TodaysVerse.net
In a moment, in the twinkling of an eye, at the last trump: for the trumpet shall sound, and the dead shall be raised incorruptible, and we shall be changed.
King James Version

Meaning

The Apostle Paul is writing a letter to early Christians in the Greek city of Corinth, where some people doubted whether there would be a literal bodily resurrection from the dead. They may have preferred a more spiritual, non-physical understanding of the afterlife — a common view in Greek philosophical traditions of the time. Paul spends much of chapter 15 arguing that resurrection is real, physical, and central to Christian faith. This verse is near the dramatic climax of that argument: Paul describes the moment of resurrection as instantaneous — a flash, a blink, unmeasurable. The "last trumpet" refers to an image drawn from Jewish tradition, where a trumpet blast signaled a decisive divine moment. Paul declares that the dead will rise transformed, and those still living will be changed — everyone, all at once, in less time than it takes to blink.

Prayer

Lord, resurrection sounds almost too large to hold. But you specialize in moments that change everything in an instant. Give me faith that what feels permanent about my brokenness isn't, and help me to live today with the kind of hope that only makes sense if you are who you say you are.

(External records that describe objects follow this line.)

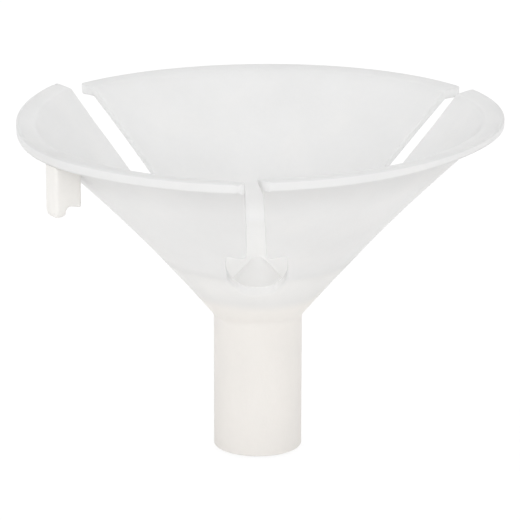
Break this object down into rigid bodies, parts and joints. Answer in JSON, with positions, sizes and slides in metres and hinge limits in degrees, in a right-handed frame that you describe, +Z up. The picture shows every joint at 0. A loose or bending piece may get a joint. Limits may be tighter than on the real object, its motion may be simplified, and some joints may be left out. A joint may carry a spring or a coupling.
{
  "type": "slotted funnel cup",
  "caption": "Small milky plastic cone like a funnel: flared lip, slots that end in wider windows, a hook under the rim, and a closed socket stem for a balloon stick.",
  "frame": {"origin": "centre of the stick socket's mouth, in the plane of the stem's open end", "axes": "+Z up the stem to the open mouth of the cone, -Y toward the front slot (which lies 0.8 degree off -Y toward +X), +X to the right as seen from the front"},
  "size_m": [0.0398, 0.0404, 0.0287],
  "materials": {
    "thin_plastic": "satin natural polypropylene, milky and translucent, slightly cool where thin",
    "lip_plastic": "satin natural polypropylene, brighter where the lip is thicker",
    "thick_plastic": "satin natural polypropylene, warmer where it is thick"
  },
  "bodies": {
    "hub": {"stem": "thick_plastic", "socket_cap": "thick_plastic", "base_cone": "thin_plastic"},
    "right_petal": {"petal_right": "thin_plastic", "lip_right": "lip_plastic"},
    "back_petal": {"petal_back": "thin_plastic", "lip_back": "lip_plastic"},
    "left_petal": {"petal_left": "thin_plastic", "lip_left": "lip_plastic", "neck_hook": "thick_plastic"}
  },
  "joints": [
    {"name": "right_petal_flex", "type": "hinge", "parent": "hub", "child": "right_petal", "pos_m": [0.00607, -0.00349, 0.0169], "axis": [0.4985, 0.8669, 0], "range_deg": [-2, 4], "stiffness_Nm_per_rad": 0.2},
    {"name": "back_petal_flex", "type": "hinge", "parent": "hub", "child": "back_petal", "pos_m": [0.00031, 0.00699, 0.0169], "axis": [-0.999, 0.0436, 0], "range_deg": [-2, 4], "stiffness_Nm_per_rad": 0.2},
    {"name": "left_petal_flex", "type": "hinge", "parent": "hub", "child": "left_petal", "pos_m": [-0.00617, -0.00331, 0.0169], "axis": [0.4726, -0.8813, 0], "range_deg": [-2, 4], "stiffness_Nm_per_rad": 0.2}
  ]
}
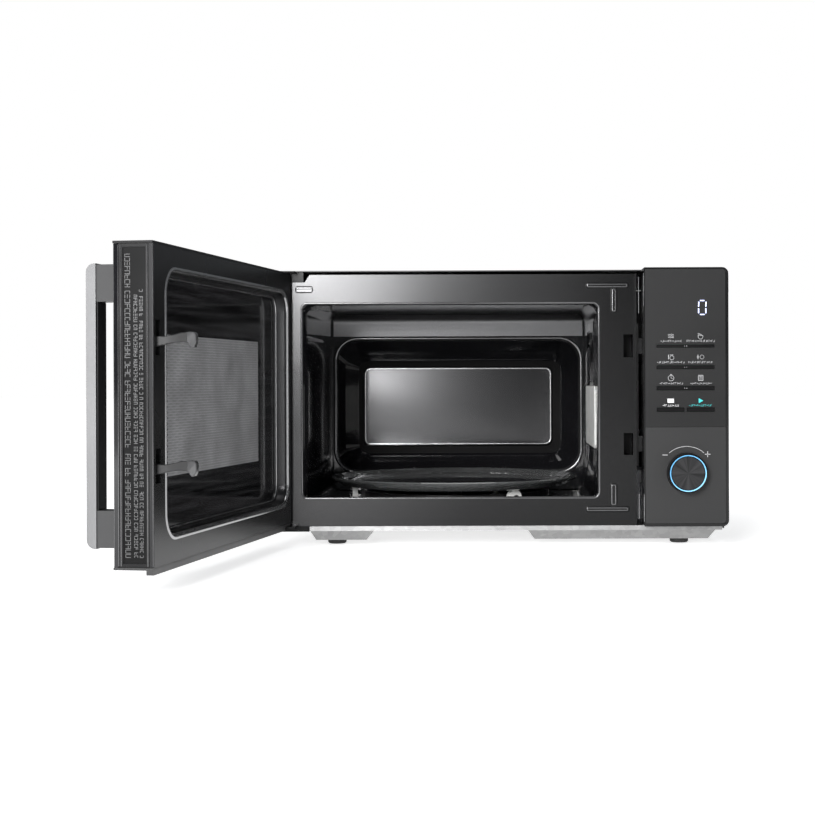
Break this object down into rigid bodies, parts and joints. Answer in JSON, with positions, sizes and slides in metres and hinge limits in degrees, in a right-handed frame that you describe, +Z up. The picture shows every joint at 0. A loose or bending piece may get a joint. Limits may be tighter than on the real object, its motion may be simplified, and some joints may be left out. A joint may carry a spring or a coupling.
{
  "type": "microwave oven",
  "caption": "Countertop microwave oven with its side-hinged door open, glass turntable on a roller ring, keypad, rotary knob and bar handle.",
  "frame": {"origin": "on the worktop under the middle of the whole shape, with the door open as at rest", "axes": "+X to the oven's right seen from the front, +Y from the front to the rear, +Z up"},
  "size_m": [0.6323, 0.811, 0.3205],
  "materials": {
    "cabinet_paint": "satin black powder coat",
    "front_paint": "satin dark grey metallic paint",
    "enamel": "glossy dark grey enamel",
    "zinc": "galvanised sheet",
    "steel": "plain steel",
    "brushed_dark": "dark radially brushed metal",
    "silver": "satin silver",
    "white_plastic": "white moulded plastic",
    "mica": "pale mica sheet",
    "clear_glass": "clear tempered glass",
    "smoked_glass": "black backed glass",
    "window_film": "glossy smoked film",
    "black_plastic": "black moulded plastic",
    "fascia": "satin charcoal overlay",
    "grey_plastic": "dark grey plastic",
    "rubber": "black rubber",
    "light": "lit translucent ring",
    "board": "green circuit board"
  },
  "bodies": {
    "oven": {"outer_cabinet": "cabinet_paint", "rear_panel": "cabinet_paint", "front_plate": "front_paint", "base_plate": "zinc", "foot_front_left": "rubber", "foot_front_right": "rubber", "foot_rear_left": "rubber", "foot_rear_right": "rubber", "cord_gland": "rubber", "upper_hinge_plate": "steel", "lower_hinge_plate": "steel", "cavity_left_wall": "enamel", "cavity_right_wall": "enamel", "cavity_ceiling": "enamel", "cavity_floor": "enamel", "cavity_back_wall": "enamel", "waveguide_cover": "mica", "waveguide": "zinc", "magnetron": "zinc", "high_voltage_transformer": "steel", "high_voltage_capacitor": "steel", "turntable_motor": "zinc", "oven_lamp": "clear_glass", "fan_shroud": "black_plastic", "fan_motor": "steel", "control_panel_moulding": "black_plastic", "upper_fascia": "fascia", "lower_fascia": "fascia", "control_board": "board", "latch_housing": "white_plastic", "door_switch_lower": "black_plastic", "door_switch_upper": "black_plastic"},
    "door": {"door_glass": "smoked_glass", "door_frame": "black_plastic", "door_inner_frame": "front_paint", "door_window_film": "window_film", "door_screen": "front_paint", "door_bottom_cap": "black_plastic", "door_top_cap": "black_plastic", "handle_bar": "silver", "handle_bracket_lower": "grey_plastic", "handle_bracket_upper": "grey_plastic", "handle_liner": "black_plastic", "latch_spring": "steel"},
    "latch": {"latch_lever": "white_plastic"},
    "turntable": {"glass_turntable": "clear_glass", "drive_coupler": "white_plastic"},
    "ring": {"roller_ring": "white_plastic"},
    "roller_one": {"roller_1": "white_plastic"},
    "roller_two": {"roller_2": "white_plastic"},
    "roller_three": {"roller_3": "white_plastic"},
    "fan": {"fan_blade": "black_plastic"},
    "knob": {"knob": "black_plastic", "knob_cap": "brushed_dark", "knob_light_ring": "light"},
    "rocker_upper": {"rocker_key_upper": "black_plastic"},
    "rocker_middle": {"rocker_key_middle": "black_plastic"},
    "rocker_lower": {"rocker_key_lower": "black_plastic"},
    "stop": {"stop_key": "black_plastic"},
    "start": {"start_key": "black_plastic"}
  },
  "joints": [
    {"name": "door_hinge", "type": "hinge", "parent": "oven", "child": "door", "pos_m": [-0.1964, 0.0027, 0.1715], "axis": [0, 0, -1], "range_deg": [-98.7, 8]},
    {"name": "latch_slide", "type": "slide", "parent": "door", "child": "latch", "axis": [0, 0, 1], "range_m": [0, 0.004], "stiffness_N_per_m": 400, "springref_m": -0.002, "deforming": ["latch_spring"]},
    {"name": "turntable_spin", "type": "hinge", "parent": "oven", "child": "turntable", "pos_m": [-0.0017, 0.1762, 0.061], "axis": [0, 0, 1], "continuous": true},
    {"name": "ring_spin", "type": "hinge", "parent": "oven", "child": "ring", "pos_m": [-0.0017, 0.1762, 0.0516], "axis": [0, 0, 1], "continuous": true},
    {"name": "roller_one_spin", "type": "hinge", "parent": "ring", "child": "roller_one", "pos_m": [0.07236, 0.07426, 0.0516], "axis": [0.5878, -0.809, 0], "continuous": true},
    {"name": "roller_two_spin", "type": "hinge", "parent": "ring", "child": "roller_two", "pos_m": [0.04955, 0.29131, 0.0516], "axis": [0.4067, 0.9135, 0], "continuous": true},
    {"name": "roller_three_spin", "type": "hinge", "parent": "ring", "child": "roller_three", "pos_m": [-0.12701, 0.16303, 0.0516], "axis": [-0.9945, -0.1045, 0], "continuous": true},
    {"name": "fan_spin", "type": "hinge", "parent": "oven", "child": "fan", "pos_m": [0.2461, 0.3807, 0.165], "axis": [0, 1, 0], "continuous": true},
    {"name": "knob_turn", "type": "hinge", "parent": "oven", "child": "knob", "pos_m": [0.2679, -0.0233, 0.0869], "axis": [0, -1, 0], "continuous": true},
    {"name": "rocker_upper_tilt", "type": "hinge", "parent": "oven", "child": "rocker_upper", "pos_m": [0.2671, -0.0203, 0.23075], "axis": [0, 0, 1], "range_deg": [-2.5, 2.5], "stiffness_Nm_per_rad": 0.2},
    {"name": "rocker_middle_tilt", "type": "hinge", "parent": "oven", "child": "rocker_middle", "pos_m": [0.2671, -0.0203, 0.2067], "axis": [0, 0, 1], "range_deg": [-2.5, 2.5], "stiffness_Nm_per_rad": 0.2},
    {"name": "rocker_lower_tilt", "type": "hinge", "parent": "oven", "child": "rocker_lower", "pos_m": [0.2671, -0.0203, 0.18285], "axis": [0, 0, 1], "range_deg": [-2.5, 2.5], "stiffness_Nm_per_rad": 0.2},
    {"name": "stop_press", "type": "slide", "parent": "oven", "child": "stop", "axis": [0, 1, 0], "range_m": [0, 0.0012], "stiffness_N_per_m": 500},
    {"name": "start_press", "type": "slide", "parent": "oven", "child": "start", "axis": [0, 1, 0], "range_m": [0, 0.0012], "stiffness_N_per_m": 500}
  ],
  "couplings": [
    {"joint": "ring_spin", "follows": "turntable_spin", "ratio": 0.5}
  ]
}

Amen.

Reflection

Paul was a man who chose his words carefully, and here he reaches for the smallest unit of time he can find. A flash. The twinkling of an eye. In Greek, the word he uses (atomos) means something indivisible — the tiniest possible moment, which is actually where we get the word "atom." Paul's audience in Corinth had grown up with Greek philosophy, some of which held that the body was a prison and death was the soul's escape into pure spirit. Paul isn't telling that story. He's describing something else entirely: a moment where everything changes — not gradually, not metaphorically, but physically, totally, in less than a blink. We're wired to think of change as slow. The long work of therapy. The years it takes to forgive someone. The grinding, invisible process of becoming a slightly better version of yourself. That slow change is real and worth doing. But Paul dares to say there is also a moment coming that undoes in an instant what centuries could not fix. Whatever feels permanent about your brokenness — the grief that won't lift, the habit that keeps returning, the wound that never quite healed — this verse says that is not the final shape of things. The last trumpet hasn't sounded yet.

Discussion Questions

1

Paul describes resurrection as happening "in a flash" — instantaneous and physical. What does the speed and physicality of this transformation suggest about how God values the body?

2

What feelings does the idea of instantaneous, total transformation stir up in you — hope, skepticism, longing, confusion? Where do you think those feelings come from?

3

If bodily resurrection is real and physical, how does that change — or should it change — how you treat your own body and how you regard the bodies of people around you?

4

How would a genuine belief in resurrection change the way you grieve alongside a friend or family member who is dying, or who has recently lost someone?

5

Paul wrote this to people who doubted resurrection. Is there a core element of Christian hope that you find yourself genuinely doubting? What would it look like to take that doubt seriously and investigate it this week?